If your hand causes you to sin, cut it off. It is better for you to enter life crippled than with two hands to go to hell, to the unquenchable fire. Mark 9:43-48

And if your eye causes you to sin, tear it out. It is better for you to enter the kingdom of God with one eye than with two eyes to be thrown into hell, where their worm does not die and the fire is not quenched. Mark 9:47-48

Jesus isn’t talking about a hell-on-earth – that our suffering here is our hell. He’s talking about the afterlife in a place called hell.

So, let’s put all this together. How did Jesus describe hell?

  • A place of weeping
  • A place where there will be gnashing of teeth
  • The outer darkness
  • The eternal fire
  • Eternal punishment
  • The unquenchable fire
  • Where the worm does not die

Most Bible scholars would say that these are figures of speech – metaphorical ways of describing an unimaginable nightmare for all eternity. But remember. We use metaphors to describe realities that are beyond explanation or comprehension. Fire means something worse than we can imagine.

The words in the English language we use to describe hell are inadequate. The reality is worse than the image.

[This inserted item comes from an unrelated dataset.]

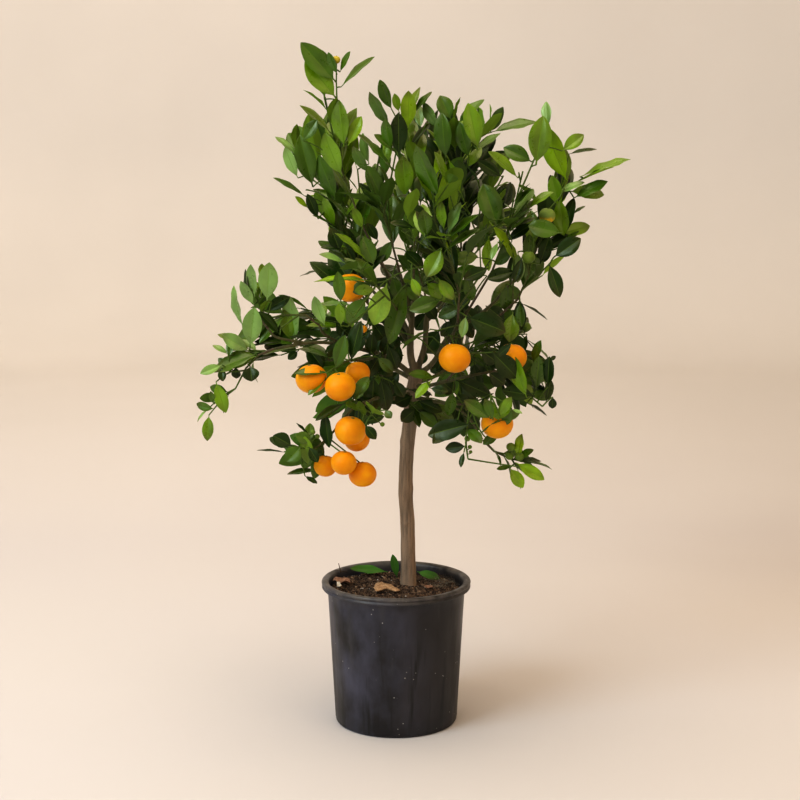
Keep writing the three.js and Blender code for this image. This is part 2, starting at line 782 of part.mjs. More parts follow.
function leafFits(leaf, mass, plan, twigs, leaves) {
  for (const [along, aside] of LEAF_PROBES) {
    const point = leafPoint(leaf, along, aside);
    if (!inSpace(point, mass, plan, KEEP.space)) return false;
    if (!clearOfRods(point, mass, plan, KEEP.limb)) return false;
    if (!clearOfFruit(point, plan, KEEP.fruit)) return false;
  }
  leaf.rim = LEAF_OUTLINE.map(([along, aside]) => leafPoint(leaf, along, aside));
  leaf.edges = rimEdges(leaf);
  leaf.faces = rimFaces(leaf);
  leaf.spine = LEAF_SPINE.map((along) => leafPoint(leaf, along, 0));
  const near = (other) =>
    leaf.spine.some((a) => other.spine.some((b) => a.distanceTo(b) < KEEP.leaf));
  if (leaves.some((other) => near(other) || leavesCross(leaf, other))) return false;
  return !twigs.some((twig) => twig !== leaf.twig && twigCrosses(twig, leaf));
}

function growLeaves(mass, twig, row, plan, twigs, leaves) {
  const reach = Math.min(twig.length, 2.6 * mass.shoot);
  const bare = 1 - (0.8 * reach) / twig.length;
  const count = Math.max(2, Math.round((0.8 * reach) / mass.leafApart));
  for (let k = 0; k < count; k++) {
    const draw = seeded(10000 * mass.seed + 100 * row + k);
    const last = k === count - 1;
    const end = 1 - LEAF.sunk / twig.length;
    const share = last ? end : between(bare, 0.96, (k + 0.5) / (count - 0.5));
    for (let attempt = 0; attempt < LEAF.tries; attempt++) {
      const turn = ((2 * (k + row + attempt) + 1) * Math.PI) / 3;
      const size = 1 - 0.08 * attempt;
      const leaf = growLeaf(mass, twig, share, turn, last ? 16 : LEAF.open, size, draw);
      if (!leafFits(leaf, mass, plan, twigs, leaves)) continue;
      leaves.push(leaf);
      break;
    }
  }
}

function growMass(mass, plan) {
  const twigs = [mass.stem];
  const count = Math.round(mass.stem.length / mass.apart);
  for (let k = 0; k < count; k++) {
    const draw = seeded(100 * mass.seed + k);
    const share = between(mass.bare, 0.92, (k + 0.2 + 0.6 * draw()) / count);
    for (let attempt = 0; attempt < TWIG.tries; attempt++) {
      const turn = mass.seed + k * GOLDEN_TURN + attempt * 1.3;
      const shoot = growShoot(mass, share, turn, 1 - 0.12 * attempt, draw);
      if (!shootFits(shoot, mass, plan)) continue;
      twigs.push(shoot);
      break;
    }
  }
  const leaves = [];
  twigs.forEach((twig, row) => growLeaves(mass, twig, row, plan, twigs, leaves));
  return { twigs, leaves };
}

// Whether two corners that share no edge lie so near each other that a file would join them.
function hasTwinCorners(solid) {
  const { numVert, numProp, vertProperties, triVerts } = solid.getMesh();
  const corner = (i) => new THREE.Vector3().fromArray(vertProperties, i * numProp);
  const corners = Array.from({ length: numVert }, (_, i) => corner(i));
  const joined = new Set();
  for (let f = 0; f < triVerts.length; f += 3)
    for (let k = 0; k < 3; k++)
      joined.add(triVerts[f + k] * numVert + triVerts[f + ((k + 1) % 3)]);
  return corners.some((one, i) =>
    corners.some((other, j) => {
      return j > i && one.distanceTo(other) < TWIN_CORNERS && !joined.has(i * numVert + j);
    }),
  );
}

// A mass is one body. Where its union leaves twin corners, its twigs are made a hair thicker.
function massSolid(mass, plan) {
  const { twigs, leaves } = growMass(mass, plan);
  const fruits = (mass.fruits ?? []).map(([x, y, z, diameter]) => {
    const at = new THREE.Vector3(x, y, z);
    return { stalk: growStalk(twigs, at, diameter), solid: fruitSolid(at, diameter) };
  });
  const joinAt = (swell) => {
    const pieces = leaves.map(leafSolid);
    for (const twig of twigs) pieces.push(tube(twig, TWIG.sides, swell));
    for (const fruit of fruits) pieces.push(tube(fruit.stalk, TWIG.sides), fruit.solid);
    return mainBody(wasm.Manifold.union(pieces).simplify(FINEST_EDGE));
  };
  let solid = joinAt(0);
  for (let k = 1; k <= 12 && hasTwinCorners(solid); k++) solid = joinAt(0.012 * k);
  return solid;
}

// ---------------------------------------------------------------- the assembly

const FINISH = {
  pot: { color: 0x26282d, roughness: 0.55, metalness: 0 },
  soil: { color: 0x3a2a20, roughness: 0.95, metalness: 0 },
  bark: { color: 0x77634c, roughness: 0.85, metalness: 0 },
  foliage: { color: 0x3f6a1c, roughness: 0.45, metalness: 0 },
};

function piece(name, geometry, finish) {
  const mesh = new THREE.Mesh(geometry, new THREE.MeshStandardMaterial(FINISH[finish]));
  mesh.name = name;
  return mesh;
}

const plan = crownPlan();
const tree = new THREE.Group();

const container = new THREE.Group();
container.rotation.x = Math.PI / 2; // turned profiles stand on Y, and the tree on Z
container.add(piece("pot", geometryOf(potSolid()), "pot"));
container.add(piece("soil", geometryOf(soilSolid()), "soil"));
tree.add(container);

const wood = new THREE.Group();
for (const [name, solid] of Object.entries(limbSolids(plan.limbs)))
  wood.add(piece(name, geometryOf(solid), "bark"));
tree.add(wood);

const crown = new THREE.Group();
for (const mass of Object.values(plan.masses))
  crown.add(piece(mass.name, geometryOf(massSolid(mass, plan)), "foliage"));
tree.add(crown);

export default tree;
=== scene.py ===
"""Calamondin orange tree in a black nursery pot: its bark, foliage, fruit, pot and compost.

The limbs and the masses of foliage are worked out by the seeded rule that the solids under them
follow, in millimetres, and are carried on to finer twigs and more leaves within the same reach.
Every mesh is then made in metres, in the solids' own frame.
"""

import json
import math

import bmesh
import bpy
import numpy as np
from mathutils import Matrix, Vector, noise

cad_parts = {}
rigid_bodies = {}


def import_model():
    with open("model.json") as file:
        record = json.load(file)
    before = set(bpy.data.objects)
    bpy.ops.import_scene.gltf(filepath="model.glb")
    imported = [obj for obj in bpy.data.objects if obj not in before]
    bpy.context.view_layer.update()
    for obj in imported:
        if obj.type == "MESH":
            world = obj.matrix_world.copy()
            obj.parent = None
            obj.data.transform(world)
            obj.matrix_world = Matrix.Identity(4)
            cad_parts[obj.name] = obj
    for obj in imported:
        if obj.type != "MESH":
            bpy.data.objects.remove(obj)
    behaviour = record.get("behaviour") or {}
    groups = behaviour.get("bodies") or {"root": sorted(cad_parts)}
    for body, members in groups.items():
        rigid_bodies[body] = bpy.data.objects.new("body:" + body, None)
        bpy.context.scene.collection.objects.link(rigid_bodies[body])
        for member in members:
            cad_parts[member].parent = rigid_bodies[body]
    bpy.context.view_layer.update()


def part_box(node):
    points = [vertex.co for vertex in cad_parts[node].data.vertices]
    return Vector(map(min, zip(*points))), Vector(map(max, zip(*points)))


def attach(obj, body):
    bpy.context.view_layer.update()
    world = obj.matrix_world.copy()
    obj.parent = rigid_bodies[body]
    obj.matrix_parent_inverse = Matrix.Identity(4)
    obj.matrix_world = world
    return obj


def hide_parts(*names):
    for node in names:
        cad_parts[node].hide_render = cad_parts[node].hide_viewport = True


bl_info = {
    "name": "Calamondin Tree",
    "version": (1, 0, 0),
    "blender": (4, 5, 0),
    "location": "View3D > Sidebar > Calamondin",
    "description": "Dresses a potted calamondin tree: bark, twigs, leaves, fruit, pot and compost",
    "category": "Object",
}

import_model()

MM = 0.001
GAP = 0.3
SOIL_TOP = 169.0
GOLDEN_TURN = math.radians(137.5)

# ---------------------------------------------------------------- the tree's own sizes, in mm

# The trunk's centreline and radius, from the flat cut at the soil to the fork.
TRUNK = (
    ((15.5, 8.8, SOIL_TOP + GAP), 12.4),
    ((15.6, 8.8, 176), 10.6),
    ((15.5, 8.8, 206), 9.5),
    ((14.3, 8.6, 259), 9.2),
    ((12.0, 8.8, 302), 9.1),
    ((13.8, 9.2, 350), 8.9),
    ((17.6, 9.0, 386), 9.2),
    ((20.6, 8.8, 418), 9.6),
    ((24.0, 9.0, 440), 8.6),
    ((25.5, 9.0, 449), 6.2),
)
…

Clearly Jesus – the most kind, compassionate, sacrificial, servant-hearted, loving person who ever lived – believed that a loving God could send people to an eternal hell, that a loving God could also be a judging God, and that the very idea of people experiencing hell for all eternity is not cruel and excessive.

Jesus used terrifying language when He talked about hell. Why? He loves us! He’s warning us! He uses strong language to stir up a fear in us that would make us take hell seriously and want to avoid it at all costs and that would make us want to run to Him for safety!

And, after He saves us, He wants us to join Him in His mission to take the gospel message to the entire world.